The licensees/sub-licensees agree that all goodwill arising as a result of the licensor's Intellectual Property shall inure to the benefit of the licensor, and that all non-licensed /or sublicense proprietary rights in the Intellectual Property remain with the licensor. Licensees/sub-licensees shall not adopt any names, trademarks, service marks or domain names that are confusingly similar to, or in combination with any of licensor's trade names, trademarks, service marks and/or domain names.
4.3 Terminating Licenses. You may terminate any sublicense and/or license under this Agreement immediately upon written notice to the sublicensee/licensee if You have reasonable concerns that the sublicensee/licensee is diluting, tarnishing or blurring the value of Your trademarks, service marks, and/or tradenames, and/or breach of Your other intellectual property rights. This Agreement may be terminated in whole or part if PROMERO has reasonable concerns that You are diluting, tarnishing or blurring the value of PROMERO's trademarks, service marks, and/or tradenames, and/or for breach of Promero’s other intellectual property rights.
5.1 Privacy and Confidentiality. You or PROMERO may provide the other with information that is confidential and proprietary to that party or a third party, as is designated by the disclosing party ("Confidential Information"). The receiving party agrees to make commercially reasonable efforts, but in no case no less effort than it uses to protect its own Confidential Information, to maintain the confidentiality in order to protect any proprietary interests of the disclosing party. "Confidential Information" shall not include (even if designated by a party) information that is or becomes part of the public domain through no act or omission of the receiving party, or is lawfully received by the receiving party from a third party without restriction on use or disclosure and without breach of this Agreement or any other agreement without knowledge by the receiving party of any breach of fiduciary duty, or that the receiving party had in its possession prior to the date of this Agreement.

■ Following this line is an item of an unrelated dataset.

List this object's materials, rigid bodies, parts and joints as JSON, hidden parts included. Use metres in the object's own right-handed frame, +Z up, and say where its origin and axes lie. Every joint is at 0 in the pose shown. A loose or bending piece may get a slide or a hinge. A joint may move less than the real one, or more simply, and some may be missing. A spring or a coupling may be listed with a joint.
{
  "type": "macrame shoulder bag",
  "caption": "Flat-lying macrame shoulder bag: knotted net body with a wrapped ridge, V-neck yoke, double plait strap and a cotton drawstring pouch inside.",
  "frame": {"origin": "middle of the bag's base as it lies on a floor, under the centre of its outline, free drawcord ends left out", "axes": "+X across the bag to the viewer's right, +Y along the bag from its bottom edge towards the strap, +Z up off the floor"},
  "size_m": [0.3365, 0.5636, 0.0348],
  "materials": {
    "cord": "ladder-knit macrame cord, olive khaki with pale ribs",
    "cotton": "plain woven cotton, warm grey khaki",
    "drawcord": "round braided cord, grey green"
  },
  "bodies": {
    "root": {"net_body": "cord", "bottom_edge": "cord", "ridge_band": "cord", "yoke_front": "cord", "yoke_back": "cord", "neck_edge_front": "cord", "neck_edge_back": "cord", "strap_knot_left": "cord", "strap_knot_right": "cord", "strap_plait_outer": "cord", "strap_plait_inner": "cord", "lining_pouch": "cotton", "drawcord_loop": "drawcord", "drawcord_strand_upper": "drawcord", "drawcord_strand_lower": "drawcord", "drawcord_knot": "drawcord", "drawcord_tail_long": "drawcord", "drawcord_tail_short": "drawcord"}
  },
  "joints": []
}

The information that You supply to establish and maintain Your Account shall be Your Confidential Information, and You agree that PROMERO may provide Your e-mail address(es) and basic Advertiser Account detail (including but not limited to Web site name, date Web site first entered into operation, and visitor demographics) to Publishers. You shall be responsible for all usage and activity on Your account and for loss, theft or unauthorized disclosure of Your password (other than through PROMERO's grossly negligent or willful conduct or omission). You shall provide PROMERO with prompt notification to PROMERO client services help desk (via the "help" button within the party's SERVICE Account), and through written notification to PROMERO as provided in Section 6.1 below, of any known or suspected unauthorized use of Your Account or breach of the security of Your Account.

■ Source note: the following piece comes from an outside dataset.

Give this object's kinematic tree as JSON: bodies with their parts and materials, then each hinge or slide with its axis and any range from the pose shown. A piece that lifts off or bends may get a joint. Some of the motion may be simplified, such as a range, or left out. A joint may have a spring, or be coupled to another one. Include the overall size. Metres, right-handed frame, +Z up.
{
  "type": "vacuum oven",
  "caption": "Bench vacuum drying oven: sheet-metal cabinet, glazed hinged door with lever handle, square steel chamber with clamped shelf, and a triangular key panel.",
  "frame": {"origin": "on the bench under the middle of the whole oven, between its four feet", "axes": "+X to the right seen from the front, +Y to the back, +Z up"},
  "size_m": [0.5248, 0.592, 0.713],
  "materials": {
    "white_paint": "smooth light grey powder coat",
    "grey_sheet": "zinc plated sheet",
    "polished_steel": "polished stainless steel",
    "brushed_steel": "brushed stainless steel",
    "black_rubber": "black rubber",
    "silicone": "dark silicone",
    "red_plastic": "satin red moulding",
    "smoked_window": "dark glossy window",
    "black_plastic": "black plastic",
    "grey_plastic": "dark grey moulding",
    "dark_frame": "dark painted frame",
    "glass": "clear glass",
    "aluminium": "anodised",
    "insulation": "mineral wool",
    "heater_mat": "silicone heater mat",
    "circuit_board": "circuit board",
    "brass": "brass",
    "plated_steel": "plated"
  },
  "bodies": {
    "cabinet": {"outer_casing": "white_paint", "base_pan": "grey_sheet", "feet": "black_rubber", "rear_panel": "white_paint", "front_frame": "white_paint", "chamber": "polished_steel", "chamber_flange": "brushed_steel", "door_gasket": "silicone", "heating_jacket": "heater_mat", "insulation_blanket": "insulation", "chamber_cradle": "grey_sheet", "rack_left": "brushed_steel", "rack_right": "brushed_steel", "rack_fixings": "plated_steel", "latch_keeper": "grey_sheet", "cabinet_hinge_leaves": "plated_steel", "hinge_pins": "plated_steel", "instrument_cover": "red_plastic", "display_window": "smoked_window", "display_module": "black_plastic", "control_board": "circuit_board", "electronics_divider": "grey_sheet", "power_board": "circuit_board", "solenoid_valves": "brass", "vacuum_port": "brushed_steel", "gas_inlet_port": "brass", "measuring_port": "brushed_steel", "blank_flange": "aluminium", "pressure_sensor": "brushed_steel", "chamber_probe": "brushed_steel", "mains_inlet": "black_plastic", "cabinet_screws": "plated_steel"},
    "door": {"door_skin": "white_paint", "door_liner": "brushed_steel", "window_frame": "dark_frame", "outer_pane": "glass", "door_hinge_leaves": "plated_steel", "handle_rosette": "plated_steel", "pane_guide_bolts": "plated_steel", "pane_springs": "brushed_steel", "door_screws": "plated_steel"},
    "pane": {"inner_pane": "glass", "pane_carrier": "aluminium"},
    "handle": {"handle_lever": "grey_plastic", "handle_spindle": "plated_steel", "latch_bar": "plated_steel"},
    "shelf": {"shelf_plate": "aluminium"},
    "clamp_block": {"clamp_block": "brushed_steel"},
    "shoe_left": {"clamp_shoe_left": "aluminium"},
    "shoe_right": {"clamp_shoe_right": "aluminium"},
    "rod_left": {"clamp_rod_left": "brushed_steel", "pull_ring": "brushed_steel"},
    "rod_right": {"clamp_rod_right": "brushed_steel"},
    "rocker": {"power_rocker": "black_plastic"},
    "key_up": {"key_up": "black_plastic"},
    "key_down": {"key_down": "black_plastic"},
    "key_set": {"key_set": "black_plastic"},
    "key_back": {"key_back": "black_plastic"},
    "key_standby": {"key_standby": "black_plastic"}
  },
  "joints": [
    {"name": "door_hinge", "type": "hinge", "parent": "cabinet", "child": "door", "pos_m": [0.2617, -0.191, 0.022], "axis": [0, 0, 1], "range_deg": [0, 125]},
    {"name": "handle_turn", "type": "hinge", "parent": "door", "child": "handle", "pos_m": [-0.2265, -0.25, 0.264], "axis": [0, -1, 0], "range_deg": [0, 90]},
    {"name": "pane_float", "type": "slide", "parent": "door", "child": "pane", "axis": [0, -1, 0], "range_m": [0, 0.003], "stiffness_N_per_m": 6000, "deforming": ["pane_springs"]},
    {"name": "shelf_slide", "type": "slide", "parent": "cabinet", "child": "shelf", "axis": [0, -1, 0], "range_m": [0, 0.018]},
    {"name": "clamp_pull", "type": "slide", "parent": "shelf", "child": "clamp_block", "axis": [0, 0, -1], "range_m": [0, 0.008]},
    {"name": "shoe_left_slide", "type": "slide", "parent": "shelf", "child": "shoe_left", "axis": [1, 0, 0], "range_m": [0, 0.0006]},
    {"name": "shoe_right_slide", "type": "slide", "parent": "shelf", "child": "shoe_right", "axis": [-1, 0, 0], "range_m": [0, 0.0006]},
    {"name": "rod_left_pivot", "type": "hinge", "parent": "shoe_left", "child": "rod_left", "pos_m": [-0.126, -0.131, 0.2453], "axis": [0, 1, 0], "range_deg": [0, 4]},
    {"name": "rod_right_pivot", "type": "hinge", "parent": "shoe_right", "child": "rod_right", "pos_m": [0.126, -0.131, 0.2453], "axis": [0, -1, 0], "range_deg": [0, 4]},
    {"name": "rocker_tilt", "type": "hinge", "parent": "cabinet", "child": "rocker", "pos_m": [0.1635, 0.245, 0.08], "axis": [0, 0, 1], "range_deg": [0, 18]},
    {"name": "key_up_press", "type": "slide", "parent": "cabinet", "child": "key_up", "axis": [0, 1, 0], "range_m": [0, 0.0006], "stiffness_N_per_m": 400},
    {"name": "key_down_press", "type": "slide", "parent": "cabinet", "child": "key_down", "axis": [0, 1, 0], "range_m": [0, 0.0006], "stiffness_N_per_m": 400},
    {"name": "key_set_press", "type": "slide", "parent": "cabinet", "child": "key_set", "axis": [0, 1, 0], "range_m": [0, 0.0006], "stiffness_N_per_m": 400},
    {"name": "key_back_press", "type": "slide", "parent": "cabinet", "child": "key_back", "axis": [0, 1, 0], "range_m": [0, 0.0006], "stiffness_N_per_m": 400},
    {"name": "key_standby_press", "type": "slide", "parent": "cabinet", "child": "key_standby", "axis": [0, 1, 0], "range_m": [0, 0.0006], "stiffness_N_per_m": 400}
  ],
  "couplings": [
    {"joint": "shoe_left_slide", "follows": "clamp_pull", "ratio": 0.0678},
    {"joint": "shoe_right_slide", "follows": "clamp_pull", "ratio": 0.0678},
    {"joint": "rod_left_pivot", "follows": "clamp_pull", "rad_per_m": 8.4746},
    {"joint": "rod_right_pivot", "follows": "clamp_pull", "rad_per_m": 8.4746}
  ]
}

PROMERO's Privacy Policy that is accessible from the home page of http://www.Promerodirect.com and may be amended from time to time by way of republication, is incorporated into this Agreement.
5.2 Collection and Use of Transaction Data. PROMERO does not collect information about Your Visitors' Transactions, other than what it receives through the installed tracking code. PROMERO reserves the right to be able to utilize this data, which may include information about Your performance statistics, to analyze SERVICE trends, monitor SERVICE efficiencies, maintain the integrity of the tracking code, promote SERVICE capabilities and efficiencies, and promote Your Program capabilities and efficiencies to Publishers. PROMERO may also disclose data regarding a Visitors' Transactions to the Publisher that referred the Visitor to You for the performance of this Agreement and the Publisher's Publisher Service Agreement, and for the Publisher's use for rewards programs that the Visitor is a member of (on the condition that the Visitor has authorized release of such information to the Publisher).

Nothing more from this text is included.